For some people, paying off student loans early can be a smart financial move. However, whether it’s the right choice depends on several factors, including your income, the interest rate on your loan, and the returns you could earn from savings or investments.
In many cases, borrowers may benefit more from saving or investing their money or using it to pay off higher-interest debts instead. This might seem to go against traditional financial advice, which often suggests paying off debt when its interest rate exceeds what you can earn elsewhere.
However, one often overlooked factor is the impact of student loans on mortgage affordability. Lenders don’t usually consider the total student loan balance, but they do take your monthly repayments into account. This can reduce the amount they believe you can afford to borrow.
In fact, our analysis suggests that having a student loan could lower your borrowing capacity by around £20,000–£30,000, depending on your salary and repayment plan.
However, student loans are different from most types of borrowing. They typically don’t affect your credit score in the same way, and they come with built-in protections for lower earners. Additionally, rising interest rates don’t necessarily make repayments less affordable, since repayments are based on your income rather than the total loan balance.
Ultimately, the decision to pay off your student loan early or stick to minimum repayments depends on your specific loan plan, your financial situation, and your long-term goals.
Before making a decision, it’s wise to consult a financial advisor. They can review your finances in detail and help determine whether early repayment is the best option for you—or suggest alternatives you may not have considered.
Learn more: Do I need a financial advisor?
Make your money work harder
For many borrowers, growing your savings could put you in a stronger financial position than clearing student debt early. Explore our range of competitive savings accounts and ISAs to find one that suits your savings goals.
Frequently asked questions
Does a student loan affect credit scores?
In the UK, no. Student loans do not appear on your credit report, so they do not impact your credit rating. This means that even if you leave university with a large student loan balance, you can still achieve and maintain a strong credit score.

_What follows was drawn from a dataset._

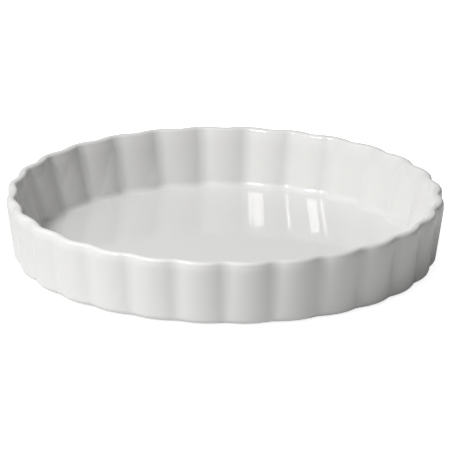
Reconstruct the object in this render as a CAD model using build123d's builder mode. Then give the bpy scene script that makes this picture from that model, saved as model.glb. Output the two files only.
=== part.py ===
"""Fluted quiche dish of glazed porcelain.

The dish is one fired piece of clay, the porcelain body, under two films of fused glaze.
The glaze coat runs over the inside, the lip, the fluted wall and the heel, up to the foot ring.
The base glaze is the round patch inside the foot ring. The ring itself is wiped bare before firing.

Millimetres, +Z up. The origin is the centre of the foot ring's resting face.
"""
from build123d import *
import os
from collections import namedtuple
from math import atan2, cos, hypot, radians, tan

# Overall sizes of the glazed dish, to the middle of the flutes
dish_height = 43.5
rim_radius = 140.0
wall_flare = 5.6
floor_thickness = 4.6

# The wall is thinnest at the lip. Inside, it leans out more than outside, and most of all near the lip.
lip_thickness = 5.4
inner_flare = 8.2
lip_flare = 2.8
lip_flare_height = 7.0
lip_flare_round = 30.0

# Flutes: each is a broad arc and a tight arc, tangent to each other all the way round.
# Outside, the lobes are broad and the valleys between them tight. Inside, it is the other way about.
flute_count = 28
rim_flute_depth = 2.5
heel_flute_depth = 1.9
rim_valley_radius = 16.0
heel_valley_radius = 14.0
inner_rim_flute_depth = 2.2
inner_floor_flute_depth = 1.9
inner_crease_radius = 13.5

# Rounded edges of the glazed dish. Near its top the outer wall eases inwards, on a broad rounding.
# The lip itself is round but for a narrow flat along its top.
lip_ease = 1.0
lip_ease_height = 5.0
lip_ease_round = 18.0
lip_flat = 0.4
heel_round = 4.0
floor_round = 5.5

# Glaze, and the bare foot ring that stands below it
glaze_thickness = 0.35
foot_height = 1.3
foot_inset = 16.4
foot_width = 5.0
foot_round = 0.5

# How far off a height an edge's middle may be and still count as lying at it
level_tolerance = 0.01

floor_height = foot_height + floor_thickness
heel_radius = rim_radius - wall_flare
foot_radius = heel_radius - foot_inset
shoulder_height = dish_height - lip_ease_height
inner_shoulder_height = dish_height - lip_flare_height
inner_rim_radius = rim_radius - lip_thickness
inner_shoulder_radius = inner_rim_radius - lip_flare
inner_floor_radius = inner_shoulder_radius - inner_flare
flute_pitch = 360 / flute_count
half_pitch = radians(flute_pitch / 2)

# A fluted outline of the wall at one height. tight_lobes says whether its tight arcs are the lobes.
Outline = namedtuple("Outline", "height radius flute_depth tight_radius tight_lobes")


def outline_at(height, low, high):
    """The outline that a straight wall from the low outline to the high one has at a height."""
    share = (height - low.height) / (high.height - low.height)
    blended = [start + share * (end - start) for start, end in zip(low[1:4], high[1:4])]
    return Outline(height, *blended, low.tight_lobes)


outer_heel = Outline(foot_height, heel_radius, heel_flute_depth, heel_valley_radius, False)
outer_rim = Outline(dish_height, rim_radius, rim_flute_depth, rim_valley_radius, False)
inner_floor = Outline(floor_height, inner_floor_radius, inner_floor_flute_depth, inner_crease_radius, True)
inner_rim = Outline(dish_height, inner_rim_radius, inner_rim_flute_depth, inner_crease_radius, True)
inner_blend = outline_at(inner_shoulder_height, inner_floor, inner_rim)
inner_shoulder = inner_blend._replace(radius=inner_shoulder_radius)

# The lip's edges are rounded alike. What their roundings take of its width depends on how far each turns.
outer_ease = lip_ease - wall_flare * lip_ease_height / (dish_height - foot_height)
inner_lip_turn = atan2(lip_flare_height, lip_flare)
outer_lip_turn = atan2(lip_ease_height, outer_ease)
lip_round = (lip_thickness - lip_ease - lip_flat) / (tan(inner_lip_turn / 2) + tan(outer_lip_turn / 2))


def flute_arcs(outline):
    """Radii of a flute's lobe and valley arcs, and how far their centres lie from the dish's axis.

    The tight arc is known. The broad one follows from the triangle of the dish's axis and both
    centres, because tangent arcs have their centres as far apart as their radii add up to.
    """
    crest = outline.radius + outline.flute_depth / 2
    trough = outline.radius - outline.flute_depth / 2
    if outline.tight_lobes:
        lobe = outline.tight_radius
        lobe_centre = crest - lobe
        reach = lobe_centre * cos(half_pitch)
        spread = trough**2 + lobe_centre**2 - 2 * reach * trough - lobe**2
        valley = spread / (2 * (reach + lobe - trough))
        valley_centre = trough + valley
    else:
        valley = outline.tight_radius
        valley_centre = trough + valley
        reach = valley_centre * cos(half_pitch)
        spread = crest**2 + valley_centre**2 - 2 * reach * crest - valley**2
        lobe = spread / (2 * (crest + valley - reach))
        lobe_centre = crest - lobe
    return lobe, lobe_centre, valley, valley_centre


def fluted_face(outline, growth):
    """The flat face inside an outline whose arcs are all moved outwards by growth."""
    lobe, lobe_centre, valley, valley_centre = flute_arcs(outline)
    to_valley = Vector(valley_centre, 0).rotate(Axis.Z, flute_pitch / 2) - Vector(lobe_centre, 0)
    end = Vector(lobe_centre, 0) + to_valley.normalized() * (lobe + growth)
    start = Vector(end.X, -end.Y)
    crest = Vector(lobe_centre + lobe + growth, 0)
    trough = Vector(valley_centre - valley + growth, 0).rotate(Axis.Z, flute_pitch / 2)
    next_start = start.rotate(Axis.Z, flute_pitch)
    with BuildSketch(Plane.XY.offset(outline.height)) as face:
        with BuildLine():
            for index in range(flute_count):
                turn = (index + 1 / 2) * flute_pitch
                for arc in ((start, crest, end), (end, trough, next_start)):
                    ThreePointArc(*(point.rotate(Axis.Z, turn) for point in arc))
        make_face()
    return face.sketch


def fluted_dish(inset):
    """The dish without its foot ring, with every surface set back into the clay by inset."""
    underside = foot_height + inset
    floor = floor_height - inset
    top = dish_height - inset
    level_inset = inset * hypot(dish_height - foot_height, wall_flare) / (dish_height - foot_height)
    outer = []
    for height in (underside, shoulder_height, top):
        ease = lip_ease * max(height - shoulder_height, 0) / lip_ease_height
        outer.append(fluted_face(outline_at(height, outer_heel, outer_rim), -level_inset - ease))
    inner_outlines = (
        outline_at(floor, inner_floor, inner_shoulder),
        inner_shoulder,
        outline_at(top, inner_shoulder, inner_rim),
    )
    inner = [fluted_face(outline, level_inset) for outline in inner_outlines]
    roundings = (
        (shoulder_height, lip_ease_round),
        (inner_shoulder_height, lip_flare_round - inset),
        (top, lip_round - inset),
        (floor, floor_round + inset),
        (underside, heel_round - inset),
    )
    with BuildPart() as dish:
        loft(outer, ruled=True)
        loft(inner, ruled=True, mode=Mode.SUBTRACT)
        for height, radius in roundings:
            low, high = height - level_tolerance, height + level_tolerance
            fillet(dish.edges().filter_by_position(Axis.Z, low, high), radius)
    return dish.part


with BuildPart() as porcelain_body:
    add(fluted_dish(glaze_thickness))
    with BuildSketch(Plane.XY):
        Circle(foot_radius)
        Circle(foot_radius - foot_width, mode=Mode.SUBTRACT)
    extrude(amount=foot_height + glaze_thickness)
    fillet(porcelain_body.edges().group_by(Axis.Z)[0], foot_round)

with BuildPart() as base_glaze:
    with BuildSketch(Plane.XY.offset(foot_height)):
        Circle(foot_radius - foot_width)
    extrude(amount=glaze_thickness)

with BuildPart() as glaze_coat:
    add(fluted_dish(0))
    add(base_glaze.part, mode=Mode.SUBTRACT)
    add(porcelain_body.part, mode=Mode.SUBTRACT)

os.makedirs("parts", exist_ok=True)

porcelain_body.part.label = "porcelain_body"
export_step(porcelain_body.part, "parts/porcelain_body.step")

glaze_coat.part.label = "glaze_coat"
export_step(glaze_coat.part, "parts/glaze_coat.step")

base_glaze.part.label = "base_glaze"
export_step(base_glaze.part, "parts/base_glaze.step")
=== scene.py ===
# %% [markdown]
# # A fluted quiche dish in white glaze
#
# The real dish is one pressed piece of porcelain, dipped in white glaze and fired standing on a bare
# foot ring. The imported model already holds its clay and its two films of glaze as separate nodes.
# This lesson keeps the clay and makes the glaze again as finer surfaces, because a gloss finish shows
# every facet of a coarse one.

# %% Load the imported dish
import math

import bpy
import numpy as np
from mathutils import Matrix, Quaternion, Vector


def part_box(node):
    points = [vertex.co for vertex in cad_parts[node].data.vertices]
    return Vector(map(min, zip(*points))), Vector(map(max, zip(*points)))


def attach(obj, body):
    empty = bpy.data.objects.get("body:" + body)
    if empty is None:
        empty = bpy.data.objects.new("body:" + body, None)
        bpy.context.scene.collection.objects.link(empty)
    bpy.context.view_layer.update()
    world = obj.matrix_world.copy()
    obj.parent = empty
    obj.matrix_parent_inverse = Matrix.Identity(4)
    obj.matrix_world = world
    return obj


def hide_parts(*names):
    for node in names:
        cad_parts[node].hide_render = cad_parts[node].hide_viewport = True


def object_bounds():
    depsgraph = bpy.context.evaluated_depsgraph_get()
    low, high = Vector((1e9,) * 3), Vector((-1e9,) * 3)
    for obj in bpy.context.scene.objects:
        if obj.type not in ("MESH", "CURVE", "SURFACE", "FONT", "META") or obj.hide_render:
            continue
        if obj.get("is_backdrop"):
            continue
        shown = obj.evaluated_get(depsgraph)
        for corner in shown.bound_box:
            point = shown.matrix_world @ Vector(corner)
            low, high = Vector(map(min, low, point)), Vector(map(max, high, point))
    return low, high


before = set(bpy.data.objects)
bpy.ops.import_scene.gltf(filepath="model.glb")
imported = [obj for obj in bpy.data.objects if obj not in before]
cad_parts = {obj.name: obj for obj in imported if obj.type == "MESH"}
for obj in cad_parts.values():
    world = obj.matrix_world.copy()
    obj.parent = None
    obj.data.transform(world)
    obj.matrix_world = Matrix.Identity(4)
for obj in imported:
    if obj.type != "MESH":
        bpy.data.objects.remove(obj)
cad_box = [list(corner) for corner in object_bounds()]
MM = 0.001


def in_mm(length, digits=2):
    """A length in rounded millimetres, to print."""
    return round(float(length) / MM, digits)


print("CAD box in millimetres:", [[in_mm(value) for value in corner] for corner in cad_box])

# %% [markdown]
# ## Sizes
#
# Every surface below follows from the dish's own sizes, in metres. They are the sizes that its solids
# were built to, so the glaze lands on the clay. The cell ends with a check of the two heights that the
# frame can tell: the top of the lip and the glazed underside.

# %% Name the sizes of the dish
DISH_HEIGHT = 43.5 * MM
RIM_RADIUS = 140.0 * MM
WALL_FLARE = 5.6 * MM
LIP_THICKNESS = 5.4 * MM
INNER_FLARE = 8.2 * MM
LIP_FLARE = 2.8 * MM
LIP_FLARE_HEIGHT = 7.0 * MM
LIP_FLARE_ROUND = 30.0 * MM
LIP_EASE = 1.0 * MM
LIP_EASE_HEIGHT = 5.0 * MM
LIP_EASE_ROUND = 18.0 * MM
LIP_FLAT = 0.4 * MM
FLOOR_THICKNESS = 4.6 * MM
FOOT_HEIGHT = 1.3 * MM
FOOT_RADIUS = 118.0 * MM
FOOT_WIDTH = 5.0 * MM
GLAZE_THICKNESS = 0.35 * MM
HEEL_ROUND = 4.0 * MM
FLOOR_ROUND = 5.5 * MM

FLUTE_COUNT = 28
RIM_FLUTE_DEPTH = 2.5 * MM
HEEL_FLUTE_DEPTH = 1.9 * MM
RIM_VALLEY_RADIUS = 16.0 * MM
HEEL_VALLEY_RADIUS = 14.0 * MM
INNER_RIM_FLUTE_DEPTH = 2.2 * MM
INNER_FLOOR_FLUTE_DEPTH = 1.9 * MM
INNER_CREASE_RADIUS = 13.5 * MM

FLUTE_PITCH = 2 * math.pi / FLUTE_COUNT
HALF_PITCH = FLUTE_PITCH / 2
WALL_HEIGHT = DISH_HEIGHT - FOOT_HEIGHT
FLOOR_HEIGHT = FOOT_HEIGHT + FLOOR_THICKNESS
SHOULDER_HEIGHT = DISH_HEIGHT - LIP_FLARE_HEIGHT
EASE_HEIGHT = DISH_HEIGHT - LIP_EASE_HEIGHT
HEEL_RADIUS = RIM_RADIUS - WALL_FLARE
INNER_RIM_RADIUS = RIM_RADIUS - LIP_THICKNESS
SHOULDER_RADIUS = INNER_RIM_RADIUS - LIP_FLARE
FLOOR_RADIUS = SHOULDER_RADIUS - INNER_FLARE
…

However, the monthly deduction shown on your payslip can still matter when you apply for other borrowing. Mortgage lenders, for example, look at your take-home pay and outgoings to judge affordability.
The bottom line: a student loan can reduce how much you’re able to borrow, but it won’t hurt your credit score itself.
Outside the UK, it’s a different story: in some countries, student loans are reported to credit bureaus and missed payments can harm your score. Because UK loans are repaid through PAYE rather than direct debits, they stay completely off your credit file.
Does paying off a student loan help credit scores?
Paying off your UK student loan will not change your credit score. The loan never appears on your credit file, so clearing the balance early won’t boost (or harm) your rating.
What does improve? Your disposable income. Once your loan has gone, you’ll keep a larger slice of your salary each month, which can strengthen future mortgage applications.
You can check exactly how much extra cash you’ll have by using our Take-Home Pay Calculator.
Does having a student loan make it harder to get a mortgage?
Not usually. Student loans don’t appear on your credit file, so they don’t harm your credit score. But mortgage lenders still count the monthly repayment shown on your payslip when they check affordability. A higher repayment means a little less disposable income, which can reduce the amount you’re offered. Paying the loan off early could lift your borrowing power, but only if it doesn’t drain the savings you need for a deposit or emergency fund.
When should student loans be paid off early?
It may be a good idea to pay off student loans early if you earn a high salary, do not have any other debts to pay and do not need to finance other types of loans, like a mortgage, where you might need to use your savings as a deposit.
Let us explain this in more detail:
- You’re a high earner. If your monthly payments are high and you’re set to pay off your student loan in full before the time limit, paying early could save you interest.
- You don’t have any other debts. If you don’t have any outstanding mortgages, credit cards, car finance agreements or personal loans, using spare cash to pay off your student debts could save you money.
- You’ll never need a mortgage or other type of loan. This scenario can be hard to predict, but if you’re very financially secure and you have no intention of taking out a mortgage or loan anytime soon, paying off your student debt could be worthwhile.
Let’s look at the pros and cons of paying off student loans early:
Pros and cons of paying off student loans early
Pros
Becoming debt-free can be a big weight off your mind
Paying off your student debt early could save you money in interest
Your mortgage affordability could be boosted by reducing your monthly expenses, which lenders take into account when calculating what to lend to you
Cons
Your student debt will be wiped out (usually after 25-30 years)
The amount you owe can differ from what you’ll actually repay
Student debt doesn’t affect your credit rating
Paying your loan off early could hinder rather than help your chances of getting a mortgage by reducing what you have saved up as a deposit
How to pay off student loans early
- Check your balance. Log in to your Student Loan account on the government website to see exactly what you owe and confirm which plan you’re on.
- Choose your payment method. You can pay by debit card, cheque or bank transfer.
- Make the payment. Either pay from within your online account or, if you prefer, use the quick-pay service. For the latter, you’ll only need the borrower’s surname and customer reference number.
- Keep proof. Download the confirmation so you have a record that the extra payment has been applied.
Avoid parting with all cash at once
You can’t get a refund on any repayments you make, so make sure you still have plenty of money set aside for emergencies and any short-term goals.
If you decide not to pay off your student loan early, think of your monthly repayments as a tax rather than a debt. This won’t make your repayments any cheaper, of course, but it might help you make peace with it.
Remember that if your income falls below your plan’s minimum threshold or you lose your job completely, your repayments will stop. Not only that, your outstanding debt will be wiped after a certain period of time, so no matter what is going on with interest rates, your repayments won’t become unaffordable.